Cotton, simbal / kapok (silk cotton from the tree) and filling materials like Comforel (polyester fibre) are good replacements for feathers and down, and are readily available.

Duck feathers are also used in the making of utility, decorative and adornment items. The citation in every Nobel diploma is calligraphically done using a goose feather.

Feathers of ducks (and geese to a lesser extent) are used for making badminton shuttlecocks.
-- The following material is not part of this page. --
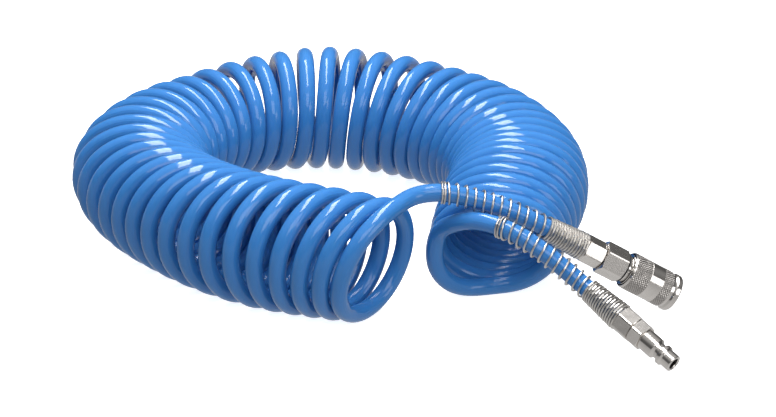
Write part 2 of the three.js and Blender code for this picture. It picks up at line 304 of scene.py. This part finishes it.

As the main supply of duck feathers to the cluster of units that manufacture shuttlecocks at Uluberia in West Bengal is illegal – smuggled from Bangladesh – the government is encouraging duck farming in the area.

Another reason why duck farming is encouraged in West Bengal is to give an alternative livelihood to people who risk their lives collecting wild honey in the Sundarbans and get attacked by tigers. (The distance between Sundarbans and Uluberia is 140 kms.)


Like ducks, geese and swans are also waterfowl.


It is common to find ducks and geese kept in restaurants, hotels, gardens, etc. as an “attraction” in small, shallow water-bodies. No proper care is given to them, and if ill, simply replaced because they are perceived as landscape decorations.


Some artists carve designs on duck egg shells, and crafts persons utilize them to make Fabergé style decorative egg boxes.


In short, the birds are exploited in unimaginable ways – specifically bred, raised, tortured and slaughtered for their body parts.